### What needs to be done
All the data should come back exactly as it was given.

## start Collected data

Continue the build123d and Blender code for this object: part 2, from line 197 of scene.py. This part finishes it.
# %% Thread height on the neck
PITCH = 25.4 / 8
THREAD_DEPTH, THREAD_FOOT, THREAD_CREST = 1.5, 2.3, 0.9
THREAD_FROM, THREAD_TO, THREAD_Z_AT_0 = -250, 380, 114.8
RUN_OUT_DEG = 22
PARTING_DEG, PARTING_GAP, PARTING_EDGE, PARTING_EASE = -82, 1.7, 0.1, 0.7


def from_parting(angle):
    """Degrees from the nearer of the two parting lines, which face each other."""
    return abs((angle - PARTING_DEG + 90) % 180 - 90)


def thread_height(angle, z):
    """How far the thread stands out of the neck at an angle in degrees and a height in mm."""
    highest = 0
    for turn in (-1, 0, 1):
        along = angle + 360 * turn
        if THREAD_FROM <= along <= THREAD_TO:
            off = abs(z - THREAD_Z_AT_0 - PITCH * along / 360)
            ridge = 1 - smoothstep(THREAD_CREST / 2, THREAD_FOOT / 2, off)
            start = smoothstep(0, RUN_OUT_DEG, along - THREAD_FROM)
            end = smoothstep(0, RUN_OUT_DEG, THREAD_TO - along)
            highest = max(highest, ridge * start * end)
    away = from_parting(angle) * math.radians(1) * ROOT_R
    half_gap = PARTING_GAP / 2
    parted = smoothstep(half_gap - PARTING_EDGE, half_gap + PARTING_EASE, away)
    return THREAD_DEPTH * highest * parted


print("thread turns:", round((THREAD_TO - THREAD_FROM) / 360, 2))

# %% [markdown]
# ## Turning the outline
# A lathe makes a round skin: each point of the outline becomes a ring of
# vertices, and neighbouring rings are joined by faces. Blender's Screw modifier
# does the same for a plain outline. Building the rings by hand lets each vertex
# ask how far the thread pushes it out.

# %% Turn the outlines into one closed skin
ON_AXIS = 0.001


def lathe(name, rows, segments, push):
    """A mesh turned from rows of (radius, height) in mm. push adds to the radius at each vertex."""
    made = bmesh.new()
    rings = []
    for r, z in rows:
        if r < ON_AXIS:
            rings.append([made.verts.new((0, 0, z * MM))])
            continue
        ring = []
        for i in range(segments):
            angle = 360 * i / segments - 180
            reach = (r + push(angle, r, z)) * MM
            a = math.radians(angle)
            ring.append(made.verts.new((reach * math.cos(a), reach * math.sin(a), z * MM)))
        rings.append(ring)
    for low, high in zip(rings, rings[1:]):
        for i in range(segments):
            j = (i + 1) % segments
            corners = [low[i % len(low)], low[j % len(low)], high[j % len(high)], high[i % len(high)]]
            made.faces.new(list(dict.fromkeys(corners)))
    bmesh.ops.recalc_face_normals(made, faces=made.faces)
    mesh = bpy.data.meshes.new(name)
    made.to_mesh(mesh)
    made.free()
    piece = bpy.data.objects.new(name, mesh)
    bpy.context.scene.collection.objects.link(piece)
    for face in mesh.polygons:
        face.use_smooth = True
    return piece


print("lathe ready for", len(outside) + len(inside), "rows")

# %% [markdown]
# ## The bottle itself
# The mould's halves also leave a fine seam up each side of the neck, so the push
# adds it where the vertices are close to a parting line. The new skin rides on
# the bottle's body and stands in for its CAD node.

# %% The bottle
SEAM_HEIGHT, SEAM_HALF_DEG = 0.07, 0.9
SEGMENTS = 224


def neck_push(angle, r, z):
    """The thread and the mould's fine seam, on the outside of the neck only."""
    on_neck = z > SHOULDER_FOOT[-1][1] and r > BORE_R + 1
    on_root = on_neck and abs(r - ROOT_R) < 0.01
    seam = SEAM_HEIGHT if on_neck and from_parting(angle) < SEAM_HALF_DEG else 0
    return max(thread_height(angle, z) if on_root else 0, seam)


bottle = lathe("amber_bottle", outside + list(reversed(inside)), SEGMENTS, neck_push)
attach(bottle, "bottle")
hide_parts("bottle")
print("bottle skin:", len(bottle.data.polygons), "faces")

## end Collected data

### Solution for this exercise
Continue the build123d and Blender code for this object: part 2, from line 197 of scene.py. This part finishes it.
# %% Thread height on the neck
PITCH = 25.4 / 8
THREAD_DEPTH, THREAD_FOOT, THREAD_CREST = 1.5, 2.3, 0.9
THREAD_FROM, THREAD_TO, THREAD_Z_AT_0 = -250, 380, 114.8
RUN_OUT_DEG = 22
PARTING_DEG, PARTING_GAP, PARTING_EDGE, PARTING_EASE = -82, 1.7, 0.1, 0.7


def from_parting(angle):
    """Degrees from the nearer of the two parting lines, which face each other."""
    return abs((angle - PARTING_DEG + 90) % 180 - 90)


def thread_height(angle, z):
    """How far the thread stands out of the neck at an angle in degrees and a height in mm."""
    highest = 0
    for turn in (-1, 0, 1):
        along = angle + 360 * turn
        if THREAD_FROM <= along <= THREAD_TO:
            off = abs(z - THREAD_Z_AT_0 - PITCH * along / 360)
            ridge = 1 - smoothstep(THREAD_CREST / 2, THREAD_FOOT / 2, off)
            start = smoothstep(0, RUN_OUT_DEG, along - THREAD_FROM)
            end = smoothstep(0, RUN_OUT_DEG, THREAD_TO - along)
            highest = max(highest, ridge * start * end)
    away = from_parting(angle) * math.radians(1) * ROOT_R
    half_gap = PARTING_GAP / 2
    parted = smoothstep(half_gap - PARTING_EDGE, half_gap + PARTING_EASE, away)
    return THREAD_DEPTH * highest * parted


print("thread turns:", round((THREAD_TO - THREAD_FROM) / 360, 2))

# %% [markdown]
# ## Turning the outline
# A lathe makes a round skin: each point of the outline becomes a ring of
# vertices, and neighbouring rings are joined by faces. Blender's Screw modifier
# does the same for a plain outline. Building the rings by hand lets each vertex
# ask how far the thread pushes it out.

# %% Turn the outlines into one closed skin
ON_AXIS = 0.001


def lathe(name, rows, segments, push):
    """A mesh turned from rows of (radius, height) in mm. push adds to the radius at each vertex."""
    made = bmesh.new()
    rings = []
    for r, z in rows:
        if r < ON_AXIS:
            rings.append([made.verts.new((0, 0, z * MM))])
            continue
        ring = []
        for i in range(segments):
            angle = 360 * i / segments - 180
            reach = (r + push(angle, r, z)) * MM
            a = math.radians(angle)
            ring.append(made.verts.new((reach * math.cos(a), reach * math.sin(a), z * MM)))
        rings.append(ring)
    for low, high in zip(rings, rings[1:]):
        for i in range(segments):
            j = (i + 1) % segments
            corners = [low[i % len(low)], low[j % len(low)], high[j % len(high)], high[i % len(high)]]
            made.faces.new(list(dict.fromkeys(corners)))
    bmesh.ops.recalc_face_normals(made, faces=made.faces)
    mesh = bpy.data.meshes.new(name)
    made.to_mesh(mesh)
    made.free()
    piece = bpy.data.objects.new(name, mesh)
    bpy.context.scene.collection.objects.link(piece)
    for face in mesh.polygons:
        face.use_smooth = True
    return piece


print("lathe ready for", len(outside) + len(inside), "rows")

# %% [markdown]
# ## The bottle itself
# The mould's halves also leave a fine seam up each side of the neck, so the push
# adds it where the vertices are close to a parting line. The new skin rides on
# the bottle's body and stands in for its CAD node.

# %% The bottle
SEAM_HEIGHT, SEAM_HALF_DEG = 0.07, 0.9
SEGMENTS = 224


def neck_push(angle, r, z):
    """The thread and the mould's fine seam, on the outside of the neck only."""
    on_neck = z > SHOULDER_FOOT[-1][1] and r > BORE_R + 1
    on_root = on_neck and abs(r - ROOT_R) < 0.01
    seam = SEAM_HEIGHT if on_neck and from_parting(angle) < SEAM_HALF_DEG else 0
    return max(thread_height(angle, z) if on_root else 0, seam)


bottle = lathe("amber_bottle", outside + list(reversed(inside)), SEGMENTS, neck_push)
attach(bottle, "bottle")
hide_parts("bottle")
print("bottle skin:", len(bottle.data.polygons), "faces")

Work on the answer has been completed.